LEWISTOWN - When the Mifflin County District Attorney's Drug Taskforce sold two properties earlier this spring for close to $100,000, it knew it was onto something.
The homes were seized as part of an investigation into drug trafficking in Mifflin County and sold at a public auction. Both Mifflin County District Attorney Steve Snook and Mifflin County Regional Police Cpl. Rob Haines said they were "surprised" at the amount of interest at the sale, as well as the profits the organization turned.
Profits then were funneled back into the drug task force, leading to several recent arrests and, in this October, another auction.
"It (the seizures) perpetuates the drug task force ... it allows us to continue our drug work without being a drain on the public coffers," Snook said. "We've become much more active in the drug arena ... and as part of it, we're taking a very aggressive approach to forfeitures and seizures."
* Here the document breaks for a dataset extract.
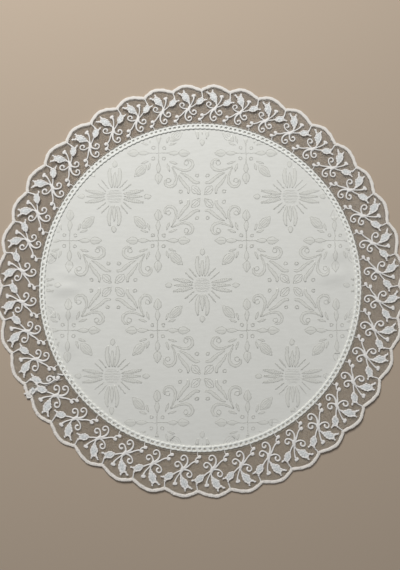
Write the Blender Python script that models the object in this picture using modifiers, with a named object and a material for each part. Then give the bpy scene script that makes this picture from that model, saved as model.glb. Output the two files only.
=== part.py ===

Forfeitures are now a key ingredient to the game because they deny the ill-gotten goods of illegal narcotics possession to those believed to be involved in the drug trade, Haines said.
The seizures have become such a priority that on a recent raid, Haines said he drove a truck to the site in question - not to haul off criminals, but rather the criminal's possessions.
One of the recent raids involved a man named Lee Foster, who Snook said was "the brains" behind a marijuana selling operation in Mifflin County.